Markets look calm until suddenly they don't. What if the apparent liquidity is just an illusion masking massive risks in our changing global order? The real shift from globalization to security-focused production could unleash more chaos before true stability arrives...

Financial market analysis from 12/02/2026. Market conditions may have changed since publication.

Have you ever watched a market chart and felt like everything was perfectly under control—tight spreads, plenty of volume—only to see it explode into chaos with almost no warning? I have, more times than I’d like to admit. Lately, those moments seem to be happening with unnerving frequency, whether it’s silver spiking wildly, tech stocks swinging like pendulums, or cryptocurrencies doing their usual rollercoaster routine.
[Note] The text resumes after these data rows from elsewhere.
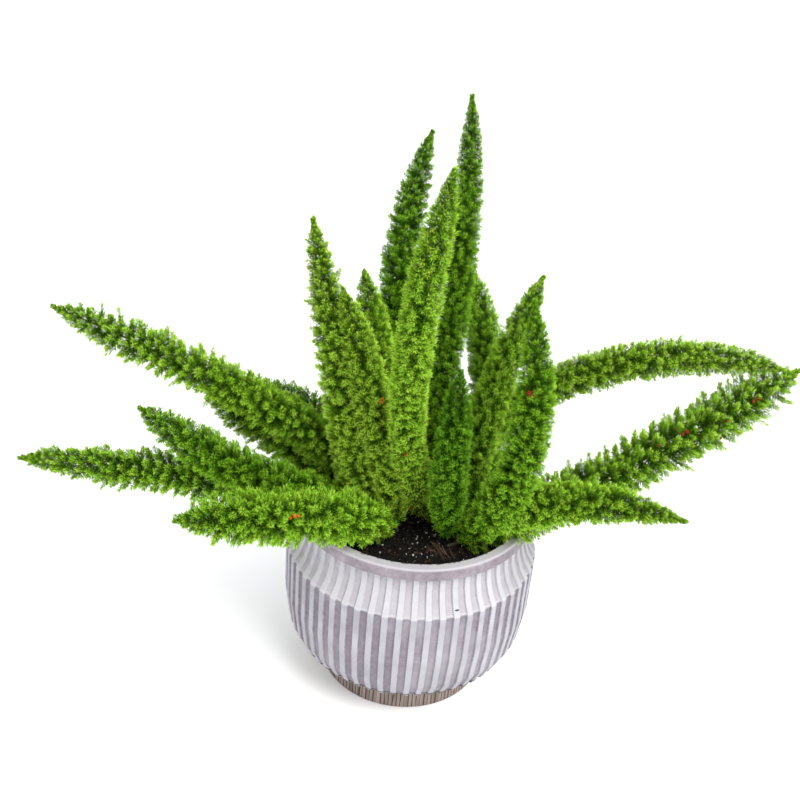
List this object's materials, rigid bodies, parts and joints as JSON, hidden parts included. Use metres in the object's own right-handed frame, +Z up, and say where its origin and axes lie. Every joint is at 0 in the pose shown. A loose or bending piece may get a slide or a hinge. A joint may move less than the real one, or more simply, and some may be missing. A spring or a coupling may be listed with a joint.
{
  "type": "potted foxtail fern",
  "caption": "Foxtail asparagus fern with bottle-brush plumes of fine green needles, growing in a ribbed ceramic bowl planter with a plain rim band and a recessed foot.",
  "frame": {"origin": "centre of the pot's flat underside, which stands on z = 0", "axes": "+Z up; +X to the right as the plant is seen from the front, along its widest spread; +Y to the back"},
  "size_m": [0.794, 0.4687, 0.6663],
  "materials": {
    "pot": "matte",
    "soil": "matte",
    "foliage": "matte",
    "dry_stem": "matte"
  },
  "bodies": {
    "root": {"pot": "pot", "soil": "soil", "plume_tallest_back": "foliage", "plume_tall_left_back": "foliage", "plume_tall_centre": "foliage", "plume_mid_right_back": "foliage", "plume_lean_right_back": "foliage", "plume_upright_right": "foliage", "plume_upright_left": "foliage", "plume_behind_left": "foliage", "plume_high_left": "foliage", "plume_mid_left": "foliage", "plume_low_left": "foliage", "plume_short_left": "foliage", "plume_front_left": "foliage", "plume_arch_right": "foliage", "plume_long_right": "foliage", "plume_front_right": "foliage", "plume_centre_front": "foliage", "plume_small_front": "foliage", "plume_upright_front": "foliage", "plume_back_right": "foliage", "plume_back": "foliage", "plume_back_left": "foliage", "plume_far_left": "foliage", "bare_stem_left": "dry_stem", "bare_stem_right": "dry_stem"}
  },
  "joints": []
}
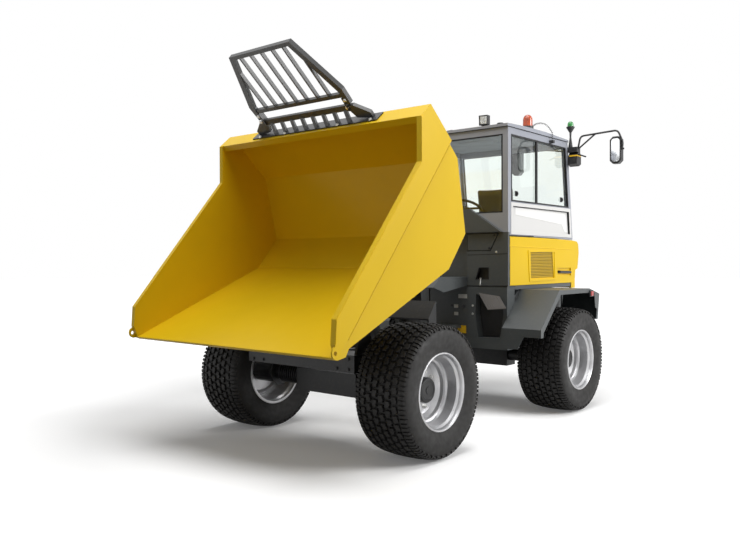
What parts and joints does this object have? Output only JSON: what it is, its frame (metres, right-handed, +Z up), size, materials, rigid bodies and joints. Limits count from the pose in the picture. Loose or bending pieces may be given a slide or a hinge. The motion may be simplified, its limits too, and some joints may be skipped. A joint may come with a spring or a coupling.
{
  "type": "site dumper",
  "caption": "Articulated front-tip site dumper with enclosed cab, turning operator seat, flotation tyres and a wide yellow skip standing fully tipped.",
  "frame": {"origin": "centre of the bounding box's footprint, on the ground the wheels stand on", "axes": "+X forward, from the cab towards the skip; +Y to the machine's left; +Z up"},
  "size_m": [4.5876, 2.6158, 3.1435],
  "materials": {
    "tyre": "matt black rubber, worn",
    "wheel_silver": "silver paint, dusty",
    "body_yellow": "glossy warm yellow paint",
    "dark_grey": "semi-matt dark grey paint",
    "cab_grey": "semi-gloss blue grey paint",
    "black_paint": "semi-matt black paint",
    "black_plastic": "textured black plastic",
    "seat_fabric": "dark grey woven seat cloth",
    "chrome": "hard chrome cylinder rod",
    "clear_glass": "clear safety glass",
    "white_pane": "pale grey film on the lower pane",
    "amber_lens": "orange beacon lens",
    "green_lens": "green beacon lens",
    "engine_grey": "painted engine castings"
  },
  "bodies": {
    "rear_frame": {"rear_chassis": "dark_grey", "rear_axle": "black_paint", "steering_pin": "black_paint", "front_bulkhead": "dark_grey", "front_cowl": "dark_grey", "deck_nose": "dark_grey", "left_tank": "dark_grey", "left_fender": "dark_grey", "left_work_light": "black_plastic", "left_mirror": "black_plastic", "right_tank": "dark_grey", "right_fender": "dark_grey", "right_work_light": "black_plastic", "right_mirror": "black_plastic", "engine_block": "engine_grey", "cab_floor": "dark_grey", "cab_frame": "cab_grey", "cab_roof": "cab_grey", "windscreen": "clear_glass", "rear_window": "clear_glass", "left_window": "clear_glass", "right_window": "clear_glass", "left_lower_pane": "white_pane", "right_side_panel": "body_yellow", "amber_beacon": "amber_lens", "green_beacon": "green_lens", "middle_mirror": "black_plastic", "rear_work_light": "black_plastic", "beacon_cord": "black_plastic", "cord_socket": "black_plastic"},
    "front_frame": {"front_chassis": "black_paint", "front_axle": "black_paint"},
    "skip": {"skip": "body_yellow", "skip_guard": "black_paint", "guard_foot": "black_paint"},
    "front_left_wheel": {"front_left_tyre": "tyre", "front_left_rim": "wheel_silver"},
    "front_right_wheel": {"front_right_tyre": "tyre", "front_right_rim": "wheel_silver"},
    "rear_left_wheel": {"rear_left_tyre": "tyre", "rear_left_rim": "wheel_silver"},
    "rear_right_wheel": {"rear_right_tyre": "tyre", "rear_right_rim": "wheel_silver"},
    "cab_door": {"cab_door": "cab_grey", "door_glass": "clear_glass"},
    "left_side_panel": {"left_side_panel": "body_yellow"},
    "service_hatch": {"service_hatch": "dark_grey"},
    "engine_hood": {"engine_hood": "body_yellow"},
    "operator_station": {"station_base": "black_plastic", "operator_seat": "seat_fabric", "steering_wheel": "black_plastic"},
    "tip_barrel": {"tip_barrel": "black_paint"},
    "tip_rod": {"tip_rod": "chrome"},
    "left_steer_barrel": {"left_steer_barrel": "black_paint"},
    "left_steer_rod": {"left_steer_rod": "chrome"},
    "right_steer_barrel": {"right_steer_barrel": "black_paint"},
    "right_steer_rod": {"right_steer_rod": "chrome"}
  },
  "joints": [
    {"name": "steer", "type": "hinge", "parent": "rear_frame", "child": "front_frame", "pos_m": [-0.14977, 0, 0.66], "axis": [0, 0, 1], "range_deg": [-33, 33]},
    {"name": "skip_tip", "type": "hinge", "parent": "front_frame", "child": "skip", "pos_m": [1.31022, 0, 1.06], "axis": [0, 1, 0], "range_deg": [-50, 0]},
    {"name": "front_left_wheel_spin", "type": "hinge", "parent": "front_frame", "child": "front_left_wheel", "pos_m": [1.06622, 0.913, 0.5175], "axis": [0, 1, 0], "continuous": true},
    {"name": "front_right_wheel_spin", "type": "hinge", "parent": "front_frame", "child": "front_right_wheel", "pos_m": [1.06622, -0.913, 0.5175], "axis": [0, 1, 0], "continuous": true},
    {"name": "rear_left_wheel_spin", "type": "hinge", "parent": "rear_frame", "child": "rear_left_wheel", "pos_m": [-1.36577, 0.913, 0.5175], "axis": [0, 1, 0], "continuous": true},
    {"name": "rear_right_wheel_spin", "type": "hinge", "parent": "rear_frame", "child": "rear_right_wheel", "pos_m": [-1.36577, -0.913, 0.5175], "axis": [0, 1, 0], "continuous": true},
    {"name": "cab_door_swing", "type": "hinge", "parent": "rear_frame", "child": "cab_door", "pos_m": [-1.39977, -0.7, 2], "axis": [0, 0, -1], "range_deg": [0, 100]},
    {"name": "side_panel_swing", "type": "hinge", "parent": "rear_frame", "child": "left_side_panel", "pos_m": [-0.70978, 0.7, 1.5], "axis": [0, 0, -1], "range_deg": [0, 80]},
    {"name": "service_hatch_swing", "type": "hinge", "parent": "rear_frame", "child": "service_hatch", "pos_m": [-0.66978, 0.24, 1.67], "axis": [0, 0, -1], "range_deg": [0, 100]},
    {"name": "engine_hood_lift", "type": "hinge", "parent": "rear_frame", "child": "engine_hood", "pos_m": [-2.18978, 0, 1.69], "axis": [0, 1, 0], "range_deg": [0, 75]},
    {"name": "station_turn", "type": "hinge", "parent": "rear_frame", "child": "operator_station", "pos_m": [-1.38977, 0, 1.3], "axis": [0, 0, 1], "range_deg": [0, 180]},
    {"name": "tip_barrel_swing", "type": "hinge", "parent": "front_frame", "child": "tip_barrel", "pos_m": [0.27022, 0, 0.52], "axis": [0, 1, 0], "range_deg": [0, 18]},
    {"name": "tip_rod_slide", "type": "slide", "parent": "tip_barrel", "child": "tip_rod", "axis": [0.5448, 0, 0.8386], "range_m": [-0.425, 0]},
    {"name": "left_steer_barrel_swing", "type": "hinge", "parent": "rear_frame", "child": "left_steer_barrel", "pos_m": [-0.60977, 0.19, 0.655], "axis": [0, 0, 1], "range_deg": [-11, 11]},
    {"name": "left_steer_rod_slide", "type": "slide", "parent": "left_steer_barrel", "child": "left_steer_rod", "axis": [1, 0, 0], "range_m": [-0.12, 0.12]},
    {"name": "right_steer_barrel_swing", "type": "hinge", "parent": "rear_frame", "child": "right_steer_barrel", "pos_m": [-0.60977, -0.19, 0.655], "axis": [0, 0, 1], "range_deg": [-11, 11]},
    {"name": "right_steer_rod_slide", "type": "slide", "parent": "right_steer_barrel", "child": "right_steer_rod", "axis": [1, 0, 0], "range_m": [-0.12, 0.12]}
  ],
  "couplings": [
    {"joint": "tip_barrel_swing", "follows": "skip_tip", "ratio": -0.35076},
    {"joint": "tip_rod_slide", "follows": "skip_tip", "m_per_rad": 0.48442},
    {"joint": "left_steer_barrel_swing", "follows": "steer", "ratio": 0.324},
    {"joint": "left_steer_rod_slide", "follows": "steer", "m_per_rad": -0.188},
    {"joint": "right_steer_barrel_swing", "follows": "steer", "ratio": 0.324},
    {"joint": "right_steer_rod_slide", "follows": "steer", "m_per_rad": 0.188}
  ]
}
Something bigger is at play here, and it feels less like random noise and more like the early tremors of a profound shift.

In my view, we’re witnessing the messy middle of a transition that could redefine how the world economy actually functions. It’s not just another cycle; it’s a deliberate move away from decades of hyper-globalized trade toward something more guarded, more self-reliant. And layered on top of that structural change is a trading environment that looks liquid on the surface but reveals its fragility the moment pressure builds. Let’s unpack this step by step.

The Molotov Cocktail Metaphor: Stability, Ignition, and the Volatile Aftermath

Picture a bottle of gasoline sitting quietly on a shelf. Stable. Boring, even. Nothing happens until someone introduces a burning rag. Suddenly, everything changes—flames, pressure, unpredictable bursts of energy. Then, just as quickly, it burns out, leaving behind carbon dioxide, water, and shards of glass. The system has moved from one stable state, through violent disruption, to a new form of stability. Broken, perhaps, but stable nonetheless.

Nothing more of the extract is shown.